To answer the second question of how to prepare and benefit from this blessed night is simple. Continue teh acts of ibaadah you have been doing so far during the month of Ramadan like performing solat, reciting the Quran, studying and discussing about Islam, making dua to Allah seeking His mercy & forgiveness, doing Dhikr of Allah in all possible manners etc. We just have to add an extra act which i know most people do already - Qayaam-ul-Layl. Qayaam-ul-Layl simply means Remembrance of Allah. It includes offering Solat and reciting Qur’an at night. The Salaat associated with Qayaam-ul-Layl is called Tahajjud. Tahajjud is one of the most ignored solat with a lot of division as to its status as being a farz prayer or not. Some go as far as saying your daily solat is not complete without a few rakahs of Tahajjud. I think it is a personal decision we all have to make individually. Insha Allah, over the next few days, i would go in depth about Qayaam-ul-Layl.

Ibadah for the Laylatul Qadr can be done in two (in fact three) manners:

  1. Qayaam-ul-Layl at home – This is one of the highly recommended ways of doing Ibadah at night. It includes performing Tahajjud prayers, reciting Qur'an, making dua to Allah seeking His mercy and forgiveness etc. Praying during night at home is considered to be a worship of very high grade as it is recommended by our beloved Prophet (SAW) to perform voluntary prayers at home.
  2. Qayaam-ul-Layl in masjid – Ibadah at night in last ten nights of Ramadan is also done in masjids. In this context it is neccesary to highlight one more recommended act of worship i.e. Itikaaf. Itiakaf means 'to confine oneself in a mosque for prayers, invocations and Ibadah, leaving the worldly activities for a limited number of days.' The Prophet (SAW) used to observe Itikaaf in masjid during the last ten nights of Ramadan. It is a highly recommended Sunnah, and one of the ways of doing Qayaam-ul-Layl in masjid.
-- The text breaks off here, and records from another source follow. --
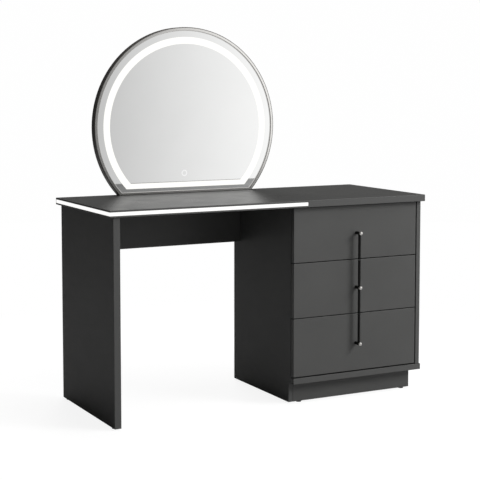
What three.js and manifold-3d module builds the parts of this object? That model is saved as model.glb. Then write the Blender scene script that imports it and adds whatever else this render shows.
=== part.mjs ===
// A vanity table: a lit top on a side panel and a three-drawer cabinet, with a round lit mirror on it.
// Millimetres, +Z up. The desk's own coordinates start on the floor under the top's front left corner:
// x runs along the top, y runs from its front edge to its back edge, z runs up.
import * as THREE from "three";
import { mergeVertices } from "three/addons/utils/BufferGeometryUtils.js";
import Module from "manifold-3d";

const wasm = await Module();
wasm.setup();

// ---------------------------------------------------------------- driving dimensions
const FIT = 0.3; // gap between two pieces that rest on or fit into each other
const THROUGH = 5; // how far a cutting shape runs past the face that it opens
const BITE = 0.5; // how far two shapes that are joined run into each other
const ARRIS = 1.5; // rounding where a board's face meets its edge band

const TOP_WIDTH = 1280;
const TOP_DEPTH = 530;
const TOP_HEIGHT = 750;
const TOP_THICKNESS = 25;

const STRIP_HEIGHT = 12; // the white light strip let into the top's edge
const STRIP_DEPTH = 6;
const STRIP_UPPER_LIP = 7; // board left above the strip
const STRIP_PAST_CABINET = 48; // how far it runs past the cabinet's inner side
const STRIP_BACK_WALL = 4; // board left between its end and the top's back edge

const GLIDE_HEIGHT = 4;
const GLIDE_RADIUS = 10;
const GLIDE_INSET = 30; // from the end of a panel to a glide's centre

const LEG_THICKNESS = 25;
const LEG_OVERHANG = 15; // the top's left end beyond the leg panel
const LEG_FRONT = 8; // from the top's front edge
const LEG_BACK_INSET = 15;

const APRON_THICKNESS = 16;
const APRON_INSET = 35; // from the cabinet's back to the apron's
const APRON_HEIGHT = 170;

const CABINET_WIDTH = 555;
const CABINET_RIGHT_INSET = 6; // from the top's right end
const CABINET_BACK_INSET = 40; // from the top's back edge
const CABINET_FACE = 20; // from the top's front edge to the plane of the drawer fronts
const INNER_SIDE_THICKNESS = 18;
const OUTER_SIDE_THICKNESS = 18;
const BACK_THICKNESS = 5;
const BACK_INSET = 6; // the back panel sits this far inside the sides' back edges
const THIN_ARRIS = 0.5; // the arris of a thin panel

const BOTTOM_THICKNESS = 22;
const BOTTOM_Z = 76; // the bottom board's underside, from the floor
const BOTTOM_RIGHT_LIP = 6; // the bottom board beyond the cabinet's outer side

const PLINTH_THICKNESS = 18;
const PLINTH_FRONT_INSET = 36;
const PLINTH_RIGHT_INSET = 28.5;
const PLINTH_BACK_INSET = 20;

const DRAWERS = ["top", "middle", "bottom"];
const FRONT_THICKNESS = 18;
const FRONT_BUFFER = 4; // between a shut front and the inner side's front edge
const FRONT_GAP = 3; // between two drawer fronts
const FRONT_TOP_GAP = 3; // under the top
const FRONT_BOTTOM_GAP = 5; // over the bottom board
const FRONT_SIDE_GAP = 4; // beside the outer side
const FRONT_EXTRA = 14; // the bottom front is this much taller than the other two

const BOX_WALL = 12;
const BOX_RAISE = 16; // from a front's lower edge to its box
const BOX_DROP = 28; // from a front's upper edge to its box
const BOX_BACK_CLEARANCE = 40; // from a box to the cabinet's back
const BOX_BOTTOM_THICKNESS = 5;
const BOX_BOTTOM_RAISE = 8;

const RAIL_SPACE = 13; // between a drawer box and a cabinet side
const RAIL_HEIGHT = 45;
const RAIL_SHEET = 1.5;
const RAIL_RUNNING_GAP = 0.8;
const RAIL_BACK_CLEARANCE = 36; // from the rails' ends to the cabinet's back
const RAIL_FRONT_CLEARANCE = 4; // from a drawer front's back to the rails

const HANDLE_RADIUS = 5;
const POST_RADIUS = 5.8;
const CAP_RADIUS = 6.4;
const CAP_LENGTH = 7.5;
const CAP_CHAMFER = 1.2;
const HANDLE_STANDOFF = 22; // from the drawer fronts to the bar's centre
const HANDLE_BREAK = 2; // between two bars, centred on the gap between two fronts
const POST_DROP = 3; // a post's centre below the middle of its front

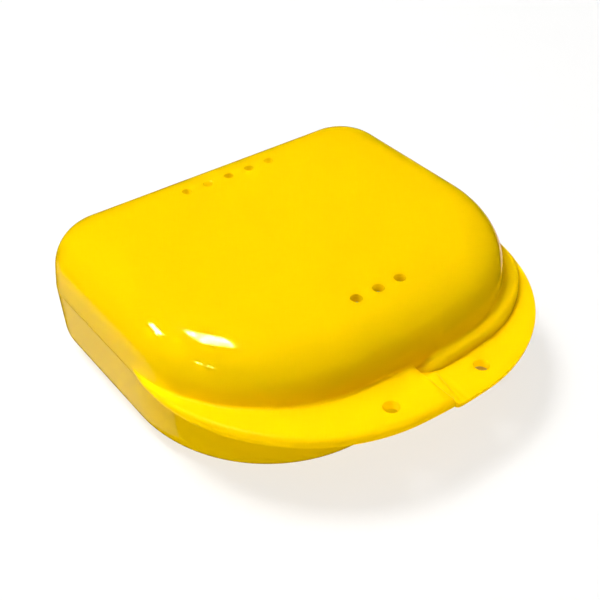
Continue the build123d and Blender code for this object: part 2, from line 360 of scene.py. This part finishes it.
def bore(bm, half, x, y, r, h_in, h_out, n, ease, lead=0.12):
    """The rings of a through hole from the inner face to the outer one, with eased edges; returns the first and last ring."""
    rings = []
    if lead:
        rings.append(ring(bm, half, x, y, r + ease + lead, h_in, n))
    for j in range(5):
        a = math.pi / 2 * j / 4
        rings.append(ring(bm, half, x, y, r + ease - ease * math.sin(a), h_in + ease - ease * math.cos(a), n))
    for j in range(5):
        a = math.pi / 2 * (1 - j / 4)
        rings.append(ring(bm, half, x, y, r + ease - ease * math.sin(a), h_out - ease + ease * math.cos(a), n))
    if lead:
        rings.append(ring(bm, half, x, y, r + ease + lead, h_out, n))
    for a, b in zip(rings, rings[1:]):
        bridge(bm, a, b)
    return rings[0], rings[-1]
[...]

We have already read that the worship in this night is equivalent to worship done in 1000 other months. We have also read that whoever sincerely prays to Allah during this night, seeking His mercy, his all past sins will be forgiven. If all this at offer is not able to attract us, then it is a pity. Come on brothers and sisters, let us pray and get the benefits.

The Prophet (SAW) used to prepare himself specially for doing Ibadah in the last ten nights of Ramadan. Following hadith tells us about his specific preparation for this period:

Narrated Aishah (RA): With the start of the last ten days of Ramadan, the Prophet (SAW) used to tighten his waist belt and used to keep awake all the night and perform Salat, and also used to keep his family awake for the Salat. - (Hadith No. 2024, Book of Superiority of the 'Night of Qadr', Sahih Bukhari, Vol. 3).

Here again we need to clarify something. I have heard numerous alfas, imams and even scholars addressing gatherings, quoting hadiths; surprizingly and sadly, they interpret the hadith absolutely wrong and convey wrong the message to common people in their lectures. We should develop the culture to learn things on our own, if a scholar says something, it is never too much to double check. They tell people that the phrase '… tighten his waist belt…' signifies that one should not have physical relationship with his wife during the last ten nights of Ramadan. Now, this to me is a very immature understanding of the hadith. The correct interpretation is that the Prophet (SAW) used to get ready for the last ten days of Ramadan. Tightening his waist belt means to get ready, to work hard for the task to be undertaken (i.e. worship during those days). This is a very common saying not just among the Muslims but the entire world regardless of faith, whenever someone wants to emphasize that one should get ready to undertake any task, he/she should tighten his/her waist, thereby meaning to make oneself ready in all aspects and work hard to undertake the task successfully. It has got nothing to do with physical relations with ones spouse, absolutely nothing. But if someone is observing I'tikaf, then he is not allowed to have physical relations with his/her spouse during the period of I'tikaf (only). Just as you cant have any physical relationship with your spouse during the fasting hours. Let us make our facts clear please.

The bottom line is to enable ourselves prepare in all aspects to perform Ibadah in whole month of Ramadan (even during nights of other months), more specifically during the last ten days of Ramadan. Let us try to reap maximum benefits of every Ramadan, specially the benefits of the last ten nights. Let us try to stand up for the sake of worshipping Allah in the nights of Ramadan. Let us try to search for the Night of Al-Qadr and be among the blessed and the forgiven ones, Insha Allah.